No Savings Here

Cable a la carte is an older issue, but, thanks to folks like Kevin Martin and the PTC, it keeps popping up.  And guess what: A la carte advocates, who seem to think that there are cost savings to unbundling cable packages, still don’t seem to know what they’re talking about.  Not only is the idea a silly one — why can’t people just change the channel if they don’t like what’s going on? — it rests on a fundamental misunderstanding of the economics of cable TV delivery.

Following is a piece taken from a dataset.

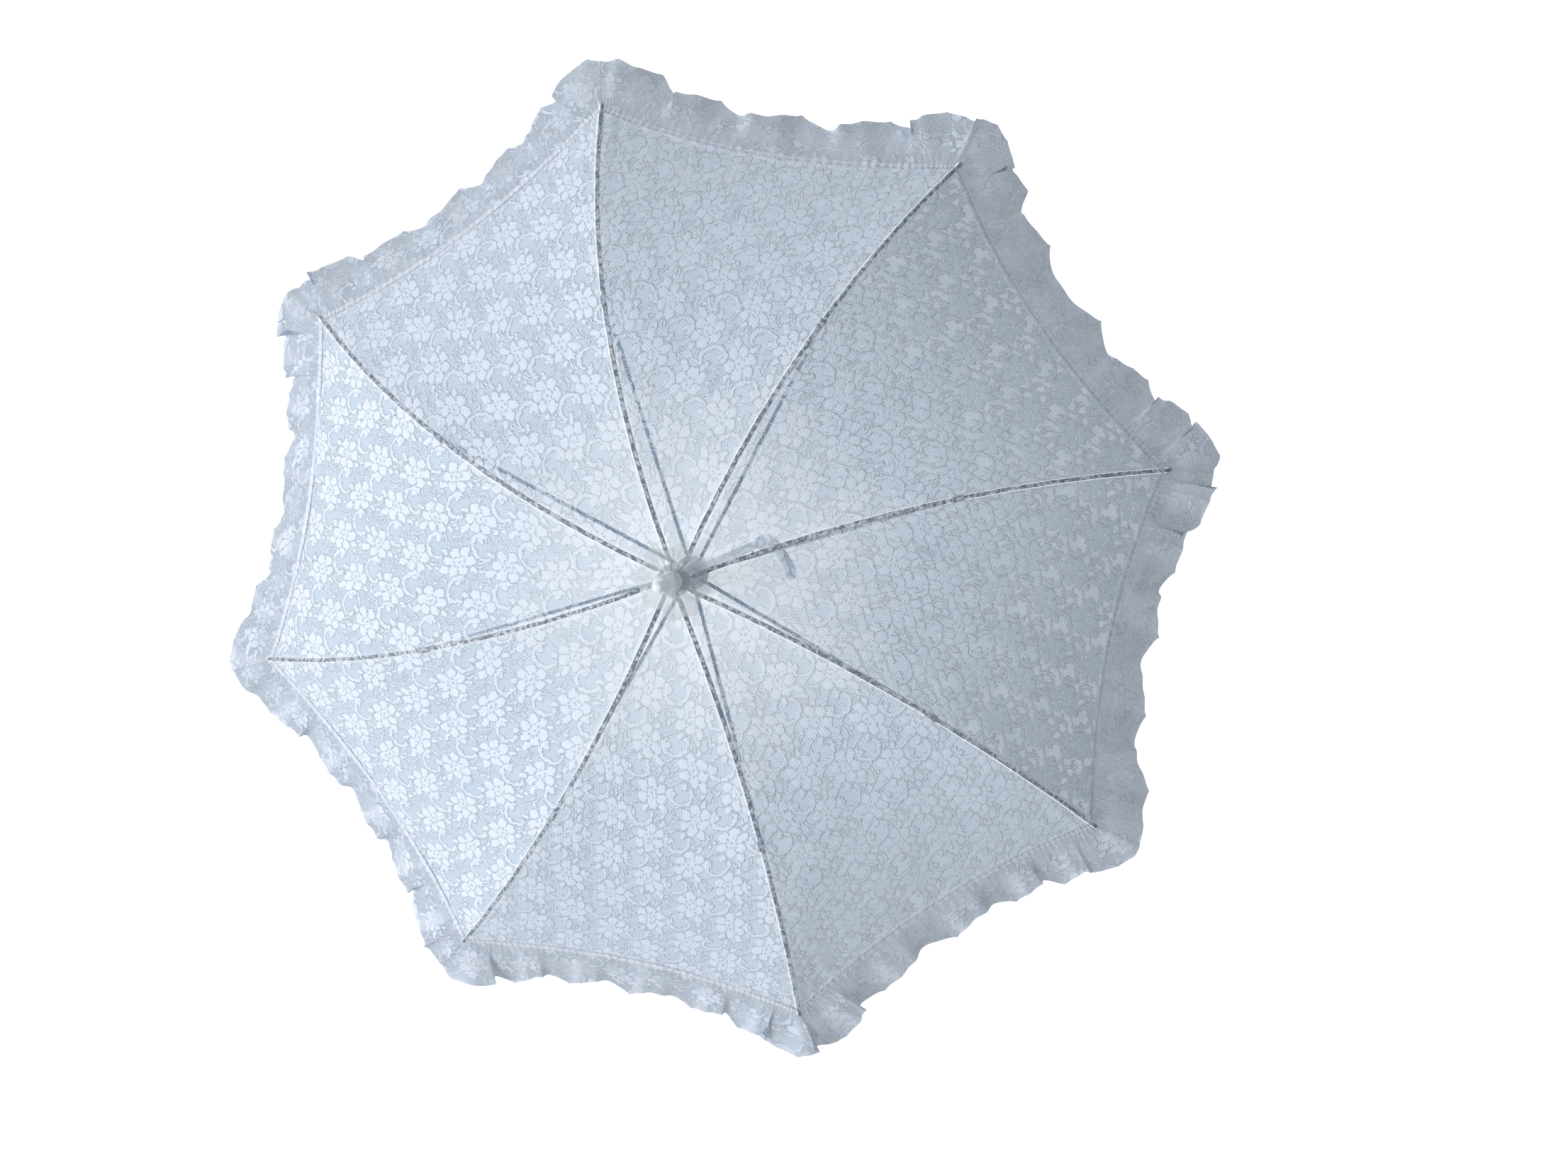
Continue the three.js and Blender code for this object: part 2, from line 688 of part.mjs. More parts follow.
function handleCollar() {
  return turned(
    [
      [SOCKET_R, COLLAR_BOTTOM_Z + GAP],
      [COLLAR_R, COLLAR_BOTTOM_Z + GAP],
      [COLLAR_R, COLLAR_TOP_Z - 2],
      [COLLAR_R - 1.2, COLLAR_TOP_Z],
      [SOCKET_R, COLLAR_TOP_Z],
    ],
    28,
  );
}

// The crook's centre line: x, z, the direction's angle from straight down, and the radius there.
function crookStations() {
  const stations = [
    [0, COLLAR_BOTTOM_Z, 0, GRIP_TOP_R],
    [0, 0, 0, GRIP_MAX_R],
    [0, GRIP_BOTTOM_Z, 0, GRIP_MAX_R],
  ];
  const steps = 12;
  for (let i = 1; i <= steps; i++) {
    const turn = (Math.PI * i) / steps;
    const x = CROOK_R * (1 - Math.cos(turn));
    const z = GRIP_BOTTOM_Z - CROOK_R * Math.sin(turn);
    stations.push([x, z, turn, GRIP_MAX_R + ((CROOK_END_R - GRIP_MAX_R) * i) / steps]);
  }
  const endZ = GRIP_BOTTOM_Z + CROOK_TAIL;
  for (let i = 0; i <= 3; i++) {
    const angle = (Math.PI / 2) * (i / 3.4);
    const rise = CROOK_END_R * Math.sin(angle);
    stations.push([2 * CROOK_R, endZ + rise, Math.PI, CROOK_END_R * Math.cos(angle)]);
  }
  return stations;
}

function crookHandle() {
  const sides = 20;
  const rings = crookStations().map(([x, z, turn, radius]) => {
    const points = [];
    for (let j = 0; j < sides; j++) {
      const angle = (2 * Math.PI * j) / sides;
      const side = radius * Math.cos(angle);
      points.push(
        new THREE.Vector3(x + side * Math.cos(turn), radius * Math.sin(angle), z + side * Math.sin(turn)),
      );
    }
    return points;
  });
  const depth = COLLAR_BOTTOM_Z - SHAFT_BOTTOM_Z + 1;
  const socket = new THREE.CylinderGeometry(SOCKET_R, SOCKET_R, depth + 4, 32).rotateX(Math.PI / 2);
  return cut(loft(rings), socket.translate(0, 0, COLLAR_BOTTOM_Z - depth / 2 + 2));
}

function runner() {
  const bottom = RUNNER_Z - RUNNER_SLEEVE_DROP;
  const headBottom = RUNNER_Z - RUNNER_HEAD_HALF;
  const headTop = RUNNER_Z + RUNNER_HEAD_HALF;
  const body = turned(
    [
      [RUNNER_BORE_R, bottom],
      [RUNNER_SLEEVE_R, bottom],
      [RUNNER_SLEEVE_R, headBottom],
      [RUNNER_HEAD_R - 0.6, headBottom],
      [RUNNER_HEAD_R, headBottom + 0.6],
      [RUNNER_HEAD_R, headTop - 0.6],
      [RUNNER_HEAD_R - 0.6, headTop],
      [RUNNER_BORE_R, headTop],
    ],
    32,
  );
  const windowZ = RUNNER_Z - WINDOW_TOP_DROP - WINDOW_HEIGHT / 2;
  const window = box(RUNNER_SLEEVE_R * 2, WINDOW_WIDTH, WINDOW_HEIGHT, RUNNER_SLEEVE_R, 0, windowZ);
  const through = slots(RUNNER_SLOT_INNER_R, RUNNER_HEAD_R + 1, headBottom - 1, headTop + 1);
  return cut(body, window, ring(RUNNER_PIVOT_R, EYE_R, RUNNER_Z), ...through);
}

// ---- the assembly ----
const parasol = new THREE.Group();

function add(name, geometry, piece) {
  const shown = geometry.index ? geometry.toNonIndexed() : geometry;
  shown.computeVertexNormals();
  const mesh = new THREE.Mesh(shown, piece);
  mesh.name = name;
  parasol.add(mesh);
}

function addRibPiece(name, geometry, rib, piece) {
  add(`${name}_${rib}`, geometry.clone().rotateZ(ribAzimuth(rib)).translate(0, 0, CROWN_Z), piece);
}

add("shaft", shaft(), WHITE_STEEL);
add("ferrule_cap", ferruleCap(), WHITE_PLASTIC);
add("rosette", rosette(), SHEER);
add("crown", crown(), NOTCH_PLASTIC);
add("crown_wire", ring(RIB_PIVOT_R, WIRE_R, CROWN_Z), BRIGHT_STEEL);
add("stop_pin", stopPin(), BRIGHT_STEEL);
add("handle_collar", handleCollar(), BRIGHT_STEEL);
add("crook_handle", crookHandle(), WHITE_PLASTIC);
add("runner", runner(), NOTCH_PLASTIC);
add("runner_wire", ring(RUNNER_PIVOT_R, WIRE_R, RUNNER_Z), BRIGHT_STEEL);
add("top_catch", catchSpring(topCatchZ, -1), SPRING_STEEL);
add("bottom_catch", catchSpring(bottomCatchZ, 1), SPRING_STEEL);

const ribShape = rib();
const tipShape = ribTip();
const clipShape = ribClip();
const stretcherShape = stretcher();
for (let k = 1; k <= RIBS; k++) {
  addRibPiece("rib", ribShape, k, WHITE_STEEL);
  addRibPiece("rib_tip", tipShape, k, DARK_STEEL);
  addRibPiece("rib_clip", clipShape, k, DARK_STEEL);
  addRibPiece("stretcher", stretcherShape, k, WHITE_STEEL);
  add(`gore_${k}`, gore(k), LACE);
  add(`ruffle_${k}`, ruffle(k), RUFFLE_LACE);
}

export default parasol;
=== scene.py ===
"""A white lace parasol, held open and seen from above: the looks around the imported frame."""

import json
import math

import bpy
import numpy as np
from mathutils import Matrix, Vector


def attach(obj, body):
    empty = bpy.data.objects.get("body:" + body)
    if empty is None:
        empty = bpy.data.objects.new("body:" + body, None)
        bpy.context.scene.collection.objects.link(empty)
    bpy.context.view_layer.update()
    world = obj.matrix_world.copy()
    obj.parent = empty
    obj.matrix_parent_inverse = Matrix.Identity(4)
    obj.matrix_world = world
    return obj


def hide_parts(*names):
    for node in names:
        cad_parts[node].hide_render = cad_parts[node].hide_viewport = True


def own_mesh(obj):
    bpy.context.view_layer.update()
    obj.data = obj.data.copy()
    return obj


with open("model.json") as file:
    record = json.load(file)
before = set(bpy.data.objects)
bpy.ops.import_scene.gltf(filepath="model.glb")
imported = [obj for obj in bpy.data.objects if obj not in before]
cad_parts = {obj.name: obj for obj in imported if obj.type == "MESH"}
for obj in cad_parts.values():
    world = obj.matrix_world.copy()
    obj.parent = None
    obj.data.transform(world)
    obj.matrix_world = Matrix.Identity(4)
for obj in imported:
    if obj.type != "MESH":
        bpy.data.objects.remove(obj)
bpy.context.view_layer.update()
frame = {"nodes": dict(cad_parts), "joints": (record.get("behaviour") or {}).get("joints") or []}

MM = 0.001
RIBS = 8
STEP = 2 * math.pi / RIBS
RIB_NUMBERS = range(1, RIBS + 1)

# The canopy's driving dimensions, in millimetres, as the CAD's cloth has them.
RIB_JOINT = next(j for j in frame["joints"] if j["name"] == "rib_1_hinge")
PIVOT_R = math.hypot(*RIB_JOINT["pos_m"][:2]) / MM
CROWN_Z = RIB_JOINT["pos_m"][2] / MM
TIP_R = 350.0
DOME_DROP = 119.7
DOME_LINEAR = 0.22
DOME_POWER = 2.45
SIDE_BOW = 0.038 * TIP_R
BOW_START_R = 12.0
CLOTH_START_R = 5.4
CLOTH_LIFT = 1.1
CROWN_LIFT = 4.4
CROWN_LIFT_REACH = 17.0
HEM_CURVE = 0.045
CLOTH_SAG = 0.02

# The lace cloth.
LACE_ROWS = 170
LACE_COLUMNS = 108
RIB_CROWDING = 0.5  # how much closer the columns lie beside a rib
RELIEF = 0.35  # how far the motif stands up from the net
HEM_WIDTH = 4.6
HEM_RISE = 0.5
SEAM_HALF = 1.9  # the turned-in seam over each rib
SEAM_RISE = 0.35
MOTIF_CLEAR = 2.0  # the motif's relief fades out this near to a seam or the hem
DENT_DEPTH = 0.7
CREASE_DEPTH = 0.35
CREASE_START = 0.72  # of the way from the shaft to the hem
CREASES_PER_GORE = 17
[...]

Over at TechDirt, Timothy Lee explains:

People imagine that an a la carte mandate would mean that if they’re currently paying $50 per month for 50 channels, then they should be able to pay $1 per month for one channel. But that doesn’t make any sense. Switching a given customer from 50 channels to 1 channel doesn’t reduce costs (the other 49 channels would presumably still be produced for other viewers), so why should the customer expect a lower bill? If anything a switch to a la carte actually makes things more expensive because in some cases cable companies have to install new equipment and set up a more complicated ordering and billing system to keep track of who had signed up for which channels. In reality, what would happen is that the cost of each channel would go up a lot. Instead of $1/channel, cable companies might charge something like $8/channel, with each customer choosing 6 channels on average. The result would be that most people would pay about the same for a lot fewer channels.

As I’ve noted before, some studies actually indicate that over costs could go as much as 20% up under an a la carte regime. It’s not only that there’d be little in the way of savings. It’s that it’s actually less efficient to deal with personalizing service that way.  It’s much more efficient to simply allow consumers what they want to watch on the  delivery end rather than try to sort it out on the provider side.